How to make your business green: Recycling

Posted on 2 Sep 2008 at 16:57

<strong>Continuing our feature on how to turn your business green, we reveal how to recycle IT kit safely and efficiently.</strong>

The UK generates around 1.8 million tons of electrical waste every year, and in the dark old days much of this would have ended up in landfill, the chemicals and carcinogens left to leak into the soil.

The Waste Electrical and Electronic Equipment (WEEE) Regulations, which came into effect last July, seek to end this by ensuring manufacturers of electrical equipment, and the businesses using it, are forced to dispose of it responsibly.

While at first glance this may seem to be a double-edged sword, for the majority of businesses it lifts the bulk of responsibility and cost of recycling from their shoulders.

What WEEE means
Under the legislation, companies that purchased their IT equipment after 13 August 2005 simply need to contact the manufacturer of the original equipment. It will then issue instructions on how and where to dispose of the item, with a company's expenditure limited to transporting the equipment to the local recycling centre.

"The manufacturers will get it to a waste-recycling company, where the valuable materials are stripped out of it," said Farooq Mulla of the Environment Agency.

"Plastics and metals will be melted down and all the hazardous materials taken out and treated so they don't cause any harm to the environment. All that treatment is financed by the producers, with the cost shared among them, depending on the market share they have. If HP has a 10% market share of electrical goods then it pays for 10% of WEEE that arises in the same period."

Those companies who bought their equipment before 13 August 2005 aren't left entirely out in the cold, however. The WEEE has a clause that states when companies replace old equipment with new equipment fulfilling the same function, whether that's servers or microwaves, the producer of the new equipment is responsible for the collection, treatment and recycling of the old equipment, regardless of whether they were the original manufacturer, saving a considerable amount in recycling costs.

One notable caveat here is that the exchange is on a one-to-one basis, meaning if you buy 100 desktop computers from Dell then it's only responsible for the collection of 100 old desktops.

Old equipment
"If you've bought an item after 13 August 2005, make sure whoever you're buying from takes care of the old equipment for you: that's a green and cost-effective way," said Mulla.

"If you aren't replacing it, companies will need to arrange for their own treatment and financing in line with existing legislation. A registered waste-management company is probably easiest. If it's a decent PC that's still working, we encourage reuse rather than recycling."
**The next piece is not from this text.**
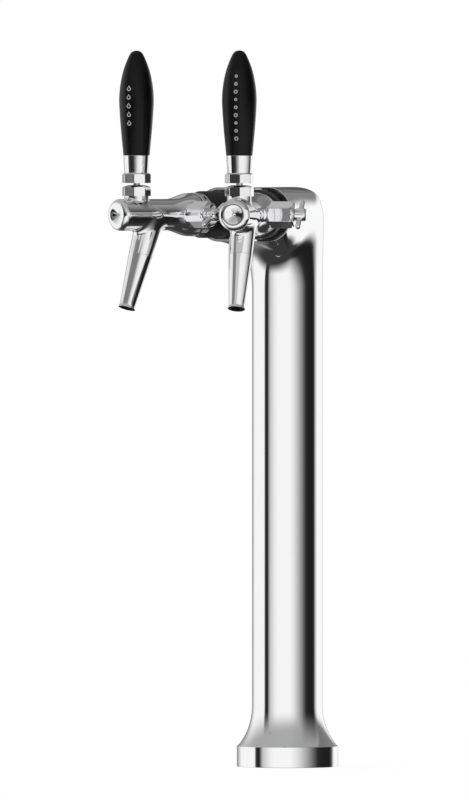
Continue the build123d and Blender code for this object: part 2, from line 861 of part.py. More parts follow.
def make_bonnet(tap):
    corner = nut_across_corners / 2 + fit
    half = corner / 2
    drop = bonnet_dome_radius - sqrt(bonnet_dome_radius**2 - corner**2)
    half_drop = bonnet_dome_radius - sqrt(bonnet_dome_radius**2 - half**2)
    with BuildPart() as bonnet:
        add(nut_blank(tap, neck_height, bonnet_top))
        with BuildSketch(tap.profile(lever_at)):
            with BuildLine():
                Polyline((0, bonnet_top), (0, 0), (corner, 0), (corner, bonnet_top - drop))
                ThreePointArc((corner, bonnet_top - drop), (half, bonnet_top - half_drop),
                              (0, bonnet_top))
            make_face()
        revolve(axis=tap.upright(), mode=Mode.INTERSECT)
        skirt = face_of(tap.profile(lever_at), (0, skirt_bottom), (skirt_radius, skirt_bottom),
                        (skirt_radius, pivot_height), (0, pivot_height))
        revolve(skirt, axis=tap.upright())
        # ball socket, open below, and the flared mouth that the stem swings in
        throat = sqrt((pivot_ball_radius + ball_gap) ** 2 - bonnet_throat_radius**2)
        with Locations(tap.at(lever_at, 0, pivot_height)):
            Sphere(pivot_ball_radius + ball_gap, mode=Mode.SUBTRACT)
        bore = face_of(tap.profile(lever_at), (0, skirt_bottom), (skirt_bore_radius, skirt_bottom),
                       (skirt_bore_radius, pivot_height - ball_gap), (0, pivot_height - ball_gap))
        revolve(bore, axis=tap.upright(), mode=Mode.SUBTRACT)
        mouth = face_of(tap.profile(lever_at), (0, pivot_height),
                        (bonnet_throat_radius, pivot_height),
                        (bonnet_throat_radius, pivot_height + throat),
                        (bonnet_mouth_radius, bonnet_top), (bonnet_mouth_radius, lock_nut_bottom),
                        (0, lock_nut_bottom))
        revolve(mouth, axis=tap.upright(), mode=Mode.SUBTRACT)
    save(bonnet, f"{tap.name}_bonnet_nut")

    with BuildPart() as seat:
        nose_top = pivot_height - lever_seat_drop
        outline = (
            (lever_seat_bore_radius, lever_seat_bottom),
            (skirt_radius, lever_seat_bottom),
            (skirt_radius, skirt_bottom),
            (lever_seat_nose_radius, skirt_bottom),
            (lever_seat_nose_radius, nose_top),
            (bonnet_throat_radius, nose_top - lever_seat_lip),
        )
        revolve(face_of(tap.profile(lever_at), *outline), axis=tap.upright())
    save(seat, f"{tap.name}_lever_seat")


def make_lever(tap):
    ferrule_seat = lock_nut_top
    stem_top = ferrule_top + grip_bore_depth - stem_end_gap
    with BuildPart() as stem:
        with Locations(tap.at(lever_at, 0, pivot_height)):
            Sphere(pivot_ball_radius)
        with BuildSketch(tap.level(lever_at, pivot_height)):
            Circle(stem_radius)
        extrude(amount=stem_top - pivot_height)
        with BuildSketch(tap.level(lever_at, 0)):
            Circle(tongue_radius)
        extrude(amount=pivot_height)
        with Locations(tap.at(lever_at, 0, 0)):
            Sphere(tip_ball_radius)
    save(stem, f"{tap.name}_lever_stem")

    corner = nut_across_corners / 2
    with BuildPart() as nut:
        add(nut_blank(tap, lock_nut_bottom, lock_nut_top))
        outline = ((0, lock_nut_bottom), (corner - lock_nut_foot_chamfer, lock_nut_bottom),
                   (corner + fit, lock_nut_bottom + lock_nut_foot_chamfer + fit),
                   (corner + fit, lock_nut_top - lock_nut_top_slope),
                   (corner - lock_nut_top_chamfer, lock_nut_top), (0, lock_nut_top))
        revolve(face_of(tap.profile(lever_at), *outline), axis=tap.upright(), mode=Mode.INTERSECT)
        with BuildSketch(tap.level(lever_at, lock_nut_bottom)):
            Circle(stem_radius)
        extrude(amount=lock_nut_top - lock_nut_bottom, mode=Mode.SUBTRACT)
    save(nut, f"{tap.name}_lock_nut")

    with BuildPart() as ferrule:
        outline = ((stem_radius, ferrule_seat), (ferrule_foot_radius, ferrule_seat),
                   (ferrule_top_radius, ferrule_top), (stem_radius, ferrule_top))
        revolve(face_of(tap.profile(lever_at), *outline), axis=tap.upright())
    save(ferrule, f"{tap.name}_ferrule")

    swell, taper = grip_radius - grip_foot_radius, grip_radius - grip_tip_radius
    shoulder, rise = grip_height - grip_tip_height, grip_height - grip_tip_height - grip_widest
    tip_sphere = (grip_tip_radius**2 + grip_tip_height**2) / (2 * grip_tip_height)
    halfway = grip_tip_radius / 2
    halfway_drop = tip_sphere - sqrt(tip_sphere**2 - halfway**2)
    with BuildPart() as grip:
        with BuildSketch(tap.profile(lever_at, ferrule_top)):
            with BuildLine():
                Polyline((0, grip_height), (0, grip_bore_depth), (grip_bore_radius, grip_bore_depth),
                         (grip_bore_radius, 0), (grip_foot_radius, 0))
                Spline(
                    (grip_foot_radius, 0),
                    (grip_foot_radius + grip_swell[0] * swell, grip_swell[1] * grip_widest),
                    (grip_radius, grip_widest),
                    *[(grip_tip_radius + a * taper, grip_widest + b * rise) for a, b in grip_taper],
                    (grip_tip_radius, shoulder),
                    tangents=(grip_foot_slope, grip_shoulder_slope),
                )
                ThreePointArc((grip_tip_radius, shoulder), (halfway, grip_height - halfway_drop),
                              (0, grip_height))
            make_face()
        revolve(axis=tap.upright())
    save(grip, f"{tap.name}_grip")


def make_piston(tap):
    seal_front = seat_at + seat_gap
    head_front = seal_front + piston_seal_thickness
    with BuildPart() as piston:
        land = piston_bore_radius - fit
        outline = ((piston_front, 0), (piston_front, land), (piston_land_end, land),
                   (piston_land_end, piston_rod_radius), (head_front, piston_rod_radius),
                   (head_front, piston_head_radius),
                   (head_front + piston_head_thickness, piston_head_radius),
                   (head_front + piston_head_thickness, 0))
        revolve(face_of(tap.profile(), *outline), axis=tap.axis())
        way = ((0, -piston_way_depth), (piston_way_radius, -piston_way_depth),
               (piston_way_radius, piston_way_throat), (piston_way_mouth, land),
               (piston_way_mouth, body_radius), (0, body_radius))
        revolve(face_of(tap.profile(lever_at), *way), axis=tap.upright(), mode=Mode.SUBTRACT)
    save(piston, f"{tap.name}_piston")

    with BuildPart() as seal:
        face = tube_face(tap.profile(), seal_front, head_front, piston_rod_radius, piston_seal_radius)
        revolve(face, axis=tap.axis())
    save(seal, f"{tap.name}_piston_seal")


# ------------------------------------------------------------------ flow control
def make_flow_control(tap):
    corner = flow_hex_corners / 2
    with BuildPart() as bonnet:
        with BuildSketch(tap.facing_out(flow_boss_face)):
            RegularPolygon(corner, 6, rotation=30)
        extrude(amount=flow_hex_end - flow_boss_face)
        outline = ((flow_boss_face, 0), (flow_boss_face, corner + fit),
                   (flow_hex_end - flow_hex_chamfer, corner + fit),
                   (flow_hex_end, flow_disc_radius), (flow_hex_end, 0))
        revolve(face_of(tap.flow_profile(), *outline), axis=tap.flow_axis(), mode=Mode.INTERSECT)
        disc = ((flow_hex_end, 0), (flow_hex_end, flow_disc_radius),
                (flow_disc_end - flow_disc_chamfer, flow_disc_radius),
                (flow_disc_end, flow_disc_radius - flow_disc_chamfer), (flow_disc_end, 0))
        revolve(face_of(tap.flow_profile(), *disc), axis=tap.flow_axis())
        spigot = tube_face(tap.flow_profile(), flow_spigot_end, flow_boss_face, 0, flow_spigot_radius)
        revolve(spigot, axis=tap.flow_axis())
        way = tube_face(tap.flow_profile(), flow_spigot_end, flow_disc_end, 0, spindle_radius + fit)
        revolve(way, axis=tap.flow_axis(), mode=Mode.SUBTRACT)
        recess = tube_face(
            tap.flow_profile(), flow_spigot_end, spindle_flange_front + fit, 0,
            spindle_flange_radius + fit,
        )
        revolve(recess, axis=tap.flow_axis(), mode=Mode.SUBTRACT)
    save(bonnet, f"{tap.name}_flow_bonnet")

    knob_start = flow_disc_end + ball_gap
    with BuildPart() as spindle:
        outline = (
            (spindle_flange_back, 0), (spindle_flange_back, spindle_flange_radius),
            (spindle_flange_front, spindle_flange_radius), (spindle_flange_front, spindle_radius),
            (knob_start, spindle_radius), (knob_start, knob_radius),
            (knob_end - knob_round, knob_radius), (knob_end, knob_radius - knob_round),
            (knob_end, 0),
        )
        revolve(face_of(tap.flow_profile(), *outline), axis=tap.flow_axis())
        crank = Plane(tap.at(flow_at, crank_pin_end, crank_throw), x_dir=tap.ahead, z_dir=tap.across)
        with BuildSketch(crank):
            Circle(crank_pin_radius)
        extrude(amount=spindle_flange_back - crank_pin_end)
        with BuildSketch(tee_plane(tap)):
            Circle(tee_radius)
        extrude(amount=knob_radius * 2, both=True, mode=Mode.SUBTRACT)
    save(spindle, f"{tap.name}_flow_spindle")

    with BuildPart() as tee:
        with BuildSketch(tee_plane(tap)):
            Circle(tee_radius)
        extrude(amount=tee_length / 2, both=True)
        ends = tee.edges().filter_by(GeomType.CIRCLE)
        fillet(ends, tee_end_round)
    save(tee, f"{tap.name}_flow_handle")

    with BuildPart() as cone:
        outline = ((cone_front, 0), (cone_front, cone_front_radius),
                   (cone_back - cone_land, cone_back_radius),
                   (cone_back, cone_back_radius), (cone_back, 0))
        revolve(face_of(tap.profile(), *outline), axis=tap.axis())
        slot = Plane(tap.at(flow_at, crank_pin_end - ball_gap), x_dir=tap.ahead, z_dir=tap.across)
        with BuildSketch(slot):
            Rectangle(2 * (crank_pin_radius + ball_gap), 4 * cone_back_radius)
        extrude(amount=2 * cone_back_radius, mode=Mode.SUBTRACT)
    save(cone, f"{tap.name}_flow_cone")


def tee_plane(tap):
    lean = radians(tap.tee_lean)
    along = Vector(0, 0, cos(lean)) - tap.ahead * sin(lean)
    return Plane(tap.at(flow_at, tee_at), x_dir=tap.across, z_dir=along)


os.makedirs("parts", exist_ok=True)
make_tower_shell()
make_base()
make_face_plate()
for tap in TAPS:
    make_coupling(tap)
    make_tap_body(tap)
    make_end_cap(tap)
    make_nozzle(tap)
    make_bonnet(tap)
    make_lever(tap)
    make_piston(tap)
    make_flow_control(tap)
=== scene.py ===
import json
from math import atan2, cos, degrees, hypot, pi, radians, sin, sqrt, tan

import bmesh
import bpy
import numpy as np
from mathutils import Matrix, Vector


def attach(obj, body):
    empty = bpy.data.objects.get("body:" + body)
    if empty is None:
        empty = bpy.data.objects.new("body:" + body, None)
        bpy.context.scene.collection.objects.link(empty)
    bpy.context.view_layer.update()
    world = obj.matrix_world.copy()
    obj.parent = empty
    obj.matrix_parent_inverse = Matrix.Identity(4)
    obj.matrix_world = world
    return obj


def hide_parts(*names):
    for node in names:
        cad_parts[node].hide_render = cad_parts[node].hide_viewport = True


# Two-tap counter tower: polished casting, two taps with black grips. Sizes are in millimetres.

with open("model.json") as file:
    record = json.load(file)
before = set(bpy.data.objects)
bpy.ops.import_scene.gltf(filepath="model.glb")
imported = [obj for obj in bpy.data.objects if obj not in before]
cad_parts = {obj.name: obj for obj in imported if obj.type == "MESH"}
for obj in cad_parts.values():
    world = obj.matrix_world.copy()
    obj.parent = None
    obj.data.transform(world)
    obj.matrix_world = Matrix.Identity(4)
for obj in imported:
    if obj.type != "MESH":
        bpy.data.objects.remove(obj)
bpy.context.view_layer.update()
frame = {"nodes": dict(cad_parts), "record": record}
MM = 0.001

# ------------------------------------------------------------------ sizes
# Casting: base, flare, the column's arcs, neck and head.
WALL = 3.0
BASE_R, RIM_H, RIM_ROUND = 50.8, 21.0, 0.8
FLARE_R, FLARE_TOP = 60.0, 61.0
FLARE_FOOT_R = BASE_R - RIM_ROUND - 0.3
ARC_RADII, ARC_ENDS = (36.0, 30.0, 65.0), (38.0, 92.5, 121.5)
NECK_START, FACE_Y = 478.0, -85.0
HEAD_W, HEAD_H, HEAD_ROUND = 56.3, 27.25, 30.3
LIP, LEDGE, PLATE_BACK = 3.0, 2.5, 6.0
RING_R, RING_T, RING_STEP = 45.8, 8.0, 6.0
NECK_STEPS, FLARE_STEPS, COLUMN_STEPS, HALF_STEPS = 120, 40, 30, 96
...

A list of waste-management companies can be found at Waste Online.

Most of these companies will asset-strip the computer and sell the components, including the hard disk, meaning companies that do decide on this option must be very careful of the data stored on the disks - and this means more than formatting the disks before selling them. A recent study from security researchers at the University of Glamorgan revealed that 37% of resold disks still had recoverable personal information on them.

"Most companies when they give their disk to a reseller think it's done, that they don't have to worry about it anymore," said Dr Andrew Blyth of the University of Glamorgan.